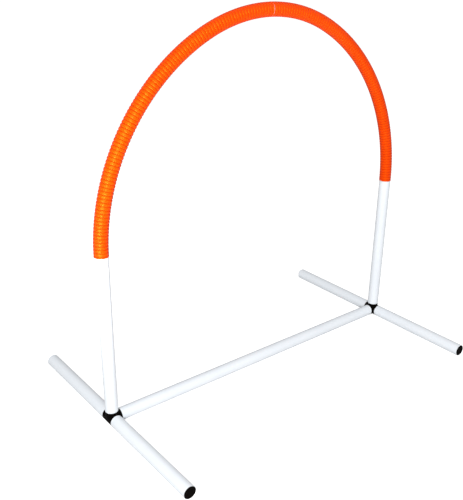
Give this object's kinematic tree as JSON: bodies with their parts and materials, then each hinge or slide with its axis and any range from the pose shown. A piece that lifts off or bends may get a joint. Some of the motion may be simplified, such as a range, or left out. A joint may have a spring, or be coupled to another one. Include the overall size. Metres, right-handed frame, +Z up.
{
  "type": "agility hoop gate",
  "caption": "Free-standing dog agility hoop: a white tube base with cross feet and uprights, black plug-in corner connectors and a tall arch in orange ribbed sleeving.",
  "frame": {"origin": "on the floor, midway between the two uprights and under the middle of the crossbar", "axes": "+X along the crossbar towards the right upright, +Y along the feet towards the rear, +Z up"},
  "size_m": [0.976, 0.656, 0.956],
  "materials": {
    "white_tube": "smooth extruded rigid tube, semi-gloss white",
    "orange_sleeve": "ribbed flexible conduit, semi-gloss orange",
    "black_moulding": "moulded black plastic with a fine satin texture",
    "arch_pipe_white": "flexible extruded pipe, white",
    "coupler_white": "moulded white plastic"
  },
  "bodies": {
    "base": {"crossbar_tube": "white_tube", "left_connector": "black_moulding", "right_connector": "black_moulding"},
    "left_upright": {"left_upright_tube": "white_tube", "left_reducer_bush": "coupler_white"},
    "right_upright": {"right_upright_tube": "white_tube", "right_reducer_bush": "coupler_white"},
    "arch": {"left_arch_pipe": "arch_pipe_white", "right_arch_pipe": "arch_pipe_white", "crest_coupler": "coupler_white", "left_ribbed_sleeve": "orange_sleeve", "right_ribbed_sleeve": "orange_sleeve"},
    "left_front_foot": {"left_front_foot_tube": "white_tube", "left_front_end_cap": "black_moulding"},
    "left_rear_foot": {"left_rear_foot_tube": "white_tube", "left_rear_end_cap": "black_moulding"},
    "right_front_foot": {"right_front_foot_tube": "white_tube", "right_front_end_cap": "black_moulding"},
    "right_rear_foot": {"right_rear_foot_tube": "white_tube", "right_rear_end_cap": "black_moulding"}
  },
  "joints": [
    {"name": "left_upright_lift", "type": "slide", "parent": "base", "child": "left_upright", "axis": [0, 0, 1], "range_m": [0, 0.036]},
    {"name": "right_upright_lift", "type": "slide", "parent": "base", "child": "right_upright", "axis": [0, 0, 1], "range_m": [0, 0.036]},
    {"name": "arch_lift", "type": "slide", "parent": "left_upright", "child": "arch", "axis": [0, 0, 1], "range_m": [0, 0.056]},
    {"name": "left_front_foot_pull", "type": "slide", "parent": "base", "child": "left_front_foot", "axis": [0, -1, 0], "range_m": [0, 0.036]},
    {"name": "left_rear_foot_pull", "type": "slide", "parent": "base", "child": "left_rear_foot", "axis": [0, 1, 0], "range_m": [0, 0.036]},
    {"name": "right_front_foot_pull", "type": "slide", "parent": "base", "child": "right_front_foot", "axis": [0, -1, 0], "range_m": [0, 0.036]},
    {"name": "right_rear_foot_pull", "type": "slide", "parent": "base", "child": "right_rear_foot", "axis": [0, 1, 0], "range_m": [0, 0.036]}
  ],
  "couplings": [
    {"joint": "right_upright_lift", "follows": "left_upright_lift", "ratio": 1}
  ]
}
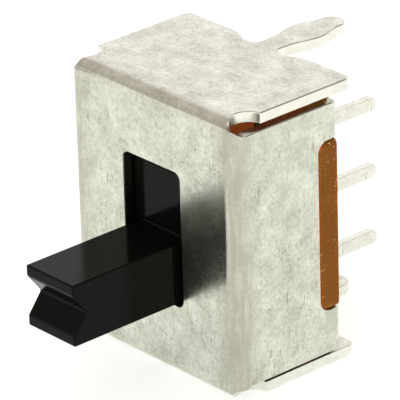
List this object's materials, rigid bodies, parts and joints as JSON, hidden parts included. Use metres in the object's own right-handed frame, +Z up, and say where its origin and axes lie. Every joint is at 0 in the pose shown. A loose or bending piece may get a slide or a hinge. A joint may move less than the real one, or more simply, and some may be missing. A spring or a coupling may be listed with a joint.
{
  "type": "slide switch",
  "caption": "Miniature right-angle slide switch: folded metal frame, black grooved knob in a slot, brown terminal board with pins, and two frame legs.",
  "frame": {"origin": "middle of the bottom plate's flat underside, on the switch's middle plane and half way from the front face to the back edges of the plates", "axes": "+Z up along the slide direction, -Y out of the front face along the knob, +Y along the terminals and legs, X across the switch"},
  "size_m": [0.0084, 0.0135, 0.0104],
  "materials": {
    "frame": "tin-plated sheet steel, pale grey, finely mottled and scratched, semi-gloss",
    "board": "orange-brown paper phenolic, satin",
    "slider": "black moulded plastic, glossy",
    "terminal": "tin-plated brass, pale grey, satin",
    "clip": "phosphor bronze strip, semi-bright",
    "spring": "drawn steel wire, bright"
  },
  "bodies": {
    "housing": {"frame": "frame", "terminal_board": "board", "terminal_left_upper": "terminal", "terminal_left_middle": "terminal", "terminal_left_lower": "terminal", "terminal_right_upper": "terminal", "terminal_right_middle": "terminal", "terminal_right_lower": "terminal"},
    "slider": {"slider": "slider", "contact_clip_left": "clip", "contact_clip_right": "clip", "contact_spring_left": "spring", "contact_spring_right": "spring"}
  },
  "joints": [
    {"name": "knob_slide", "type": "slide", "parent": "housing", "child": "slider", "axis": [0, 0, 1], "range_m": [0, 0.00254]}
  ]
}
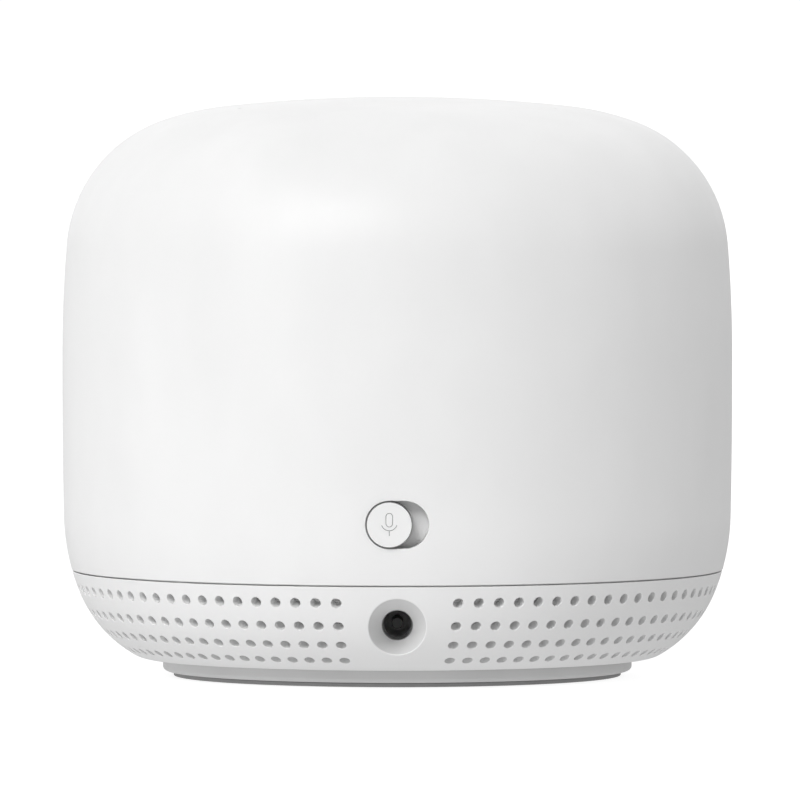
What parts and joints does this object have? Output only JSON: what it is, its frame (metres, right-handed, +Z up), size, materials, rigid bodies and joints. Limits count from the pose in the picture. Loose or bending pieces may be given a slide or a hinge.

## Challenge
Write out every entry again, keeping each line exactly the same.

## Answer
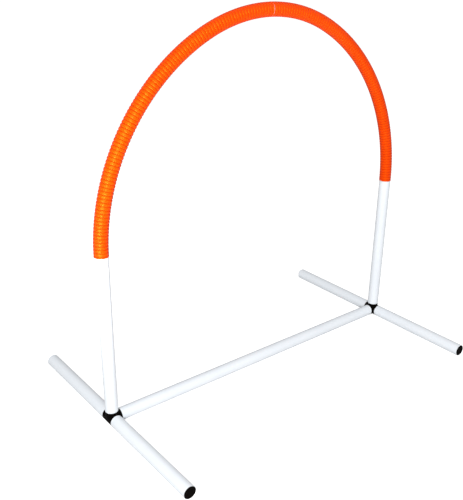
Give this object's kinematic tree as JSON: bodies with their parts and materials, then each hinge or slide with its axis and any range from the pose shown. A piece that lifts off or bends may get a joint. Some of the motion may be simplified, such as a range, or left out. A joint may have a spring, or be coupled to another one. Include the overall size. Metres, right-handed frame, +Z up.
{
  "type": "agility hoop gate",
  "caption": "Free-standing dog agility hoop: a white tube base with cross feet and uprights, black plug-in corner connectors and a tall arch in orange ribbed sleeving.",
  "frame": {"origin": "on the floor, midway between the two uprights and under the middle of the crossbar", "axes": "+X along the crossbar towards the right upright, +Y along the feet towards the rear, +Z up"},
  "size_m": [0.976, 0.656, 0.956],
  "materials": {
    "white_tube": "smooth extruded rigid tube, semi-gloss white",
    "orange_sleeve": "ribbed flexible conduit, semi-gloss orange",
    "black_moulding": "moulded black plastic with a fine satin texture",
    "arch_pipe_white": "flexible extruded pipe, white",
    "coupler_white": "moulded white plastic"
  },
  "bodies": {
    "base": {"crossbar_tube": "white_tube", "left_connector": "black_moulding", "right_connector": "black_moulding"},
    "left_upright": {"left_upright_tube": "white_tube", "left_reducer_bush": "coupler_white"},
    "right_upright": {"right_upright_tube": "white_tube", "right_reducer_bush": "coupler_white"},
    "arch": {"left_arch_pipe": "arch_pipe_white", "right_arch_pipe": "arch_pipe_white", "crest_coupler": "coupler_white", "left_ribbed_sleeve": "orange_sleeve", "right_ribbed_sleeve": "orange_sleeve"},
    "left_front_foot": {"left_front_foot_tube": "white_tube", "left_front_end_cap": "black_moulding"},
    "left_rear_foot": {"left_rear_foot_tube": "white_tube", "left_rear_end_cap": "black_moulding"},
    "right_front_foot": {"right_front_foot_tube": "white_tube", "right_front_end_cap": "black_moulding"},
    "right_rear_foot": {"right_rear_foot_tube": "white_tube", "right_rear_end_cap": "black_moulding"}
  },
  "joints": [
    {"name": "left_upright_lift", "type": "slide", "parent": "base", "child": "left_upright", "axis": [0, 0, 1], "range_m": [0, 0.036]},
    {"name": "right_upright_lift", "type": "slide", "parent": "base", "child": "right_upright", "axis": [0, 0, 1], "range_m": [0, 0.036]},
    {"name": "arch_lift", "type": "slide", "parent": "left_upright", "child": "arch", "axis": [0, 0, 1], "range_m": [0, 0.056]},
    {"name": "left_front_foot_pull", "type": "slide", "parent": "base", "child": "left_front_foot", "axis": [0, -1, 0], "range_m": [0, 0.036]},
    {"name": "left_rear_foot_pull", "type": "slide", "parent": "base", "child": "left_rear_foot", "axis": [0, 1, 0], "range_m": [0, 0.036]},
    {"name": "right_front_foot_pull", "type": "slide", "parent": "base", "child": "right_front_foot", "axis": [0, -1, 0], "range_m": [0, 0.036]},
    {"name": "right_rear_foot_pull", "type": "slide", "parent": "base", "child": "right_rear_foot", "axis": [0, 1, 0], "range_m": [0, 0.036]}
  ],
  "couplings": [
    {"joint": "right_upright_lift", "follows": "left_upright_lift", "ratio": 1}
  ]
}
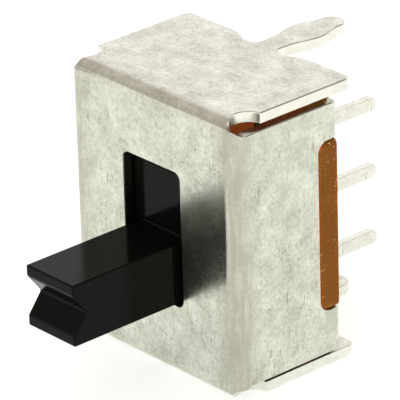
List this object's materials, rigid bodies, parts and joints as JSON, hidden parts included. Use metres in the object's own right-handed frame, +Z up, and say where its origin and axes lie. Every joint is at 0 in the pose shown. A loose or bending piece may get a slide or a hinge. A joint may move less than the real one, or more simply, and some may be missing. A spring or a coupling may be listed with a joint.
{
  "type": "slide switch",
  "caption": "Miniature right-angle slide switch: folded metal frame, black grooved knob in a slot, brown terminal board with pins, and two frame legs.",
  "frame": {"origin": "middle of the bottom plate's flat underside, on the switch's middle plane and half way from the front face to the back edges of the plates", "axes": "+Z up along the slide direction, -Y out of the front face along the knob, +Y along the terminals and legs, X across the switch"},
  "size_m": [0.0084, 0.0135, 0.0104],
  "materials": {
    "frame": "tin-plated sheet steel, pale grey, finely mottled and scratched, semi-gloss",
    "board": "orange-brown paper phenolic, satin",
    "slider": "black moulded plastic, glossy",
    "terminal": "tin-plated brass, pale grey, satin",
    "clip": "phosphor bronze strip, semi-bright",
    "spring": "drawn steel wire, bright"
  },
  "bodies": {
    "housing": {"frame": "frame", "terminal_board": "board", "terminal_left_upper": "terminal", "terminal_left_middle": "terminal", "terminal_left_lower": "terminal", "terminal_right_upper": "terminal", "terminal_right_middle": "terminal", "terminal_right_lower": "terminal"},
    "slider": {"slider": "slider", "contact_clip_left": "clip", "contact_clip_right": "clip", "contact_spring_left": "spring", "contact_spring_right": "spring"}
  },
  "joints": [
    {"name": "knob_slide", "type": "slide", "parent": "housing", "child": "slider", "axis": [0, 0, 1], "range_m": [0, 0.00254]}
  ]
}
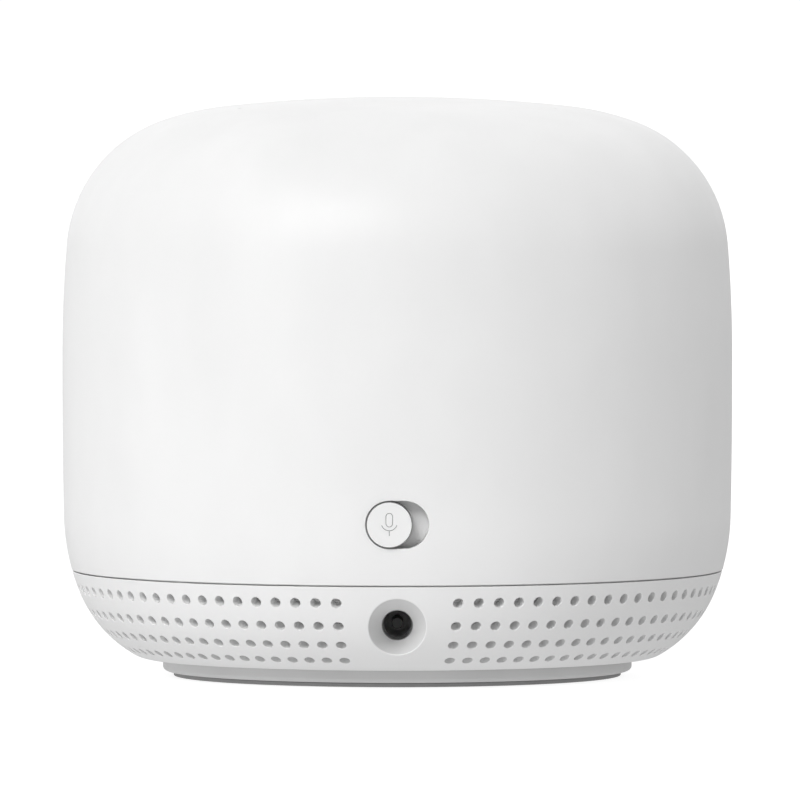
What parts and joints does this object have? Output only JSON: what it is, its frame (metres, right-handed, +Z up), size, materials, rigid bodies and joints. Limits count from the pose in the picture. Loose or bending pieces may be given a slide or a hinge.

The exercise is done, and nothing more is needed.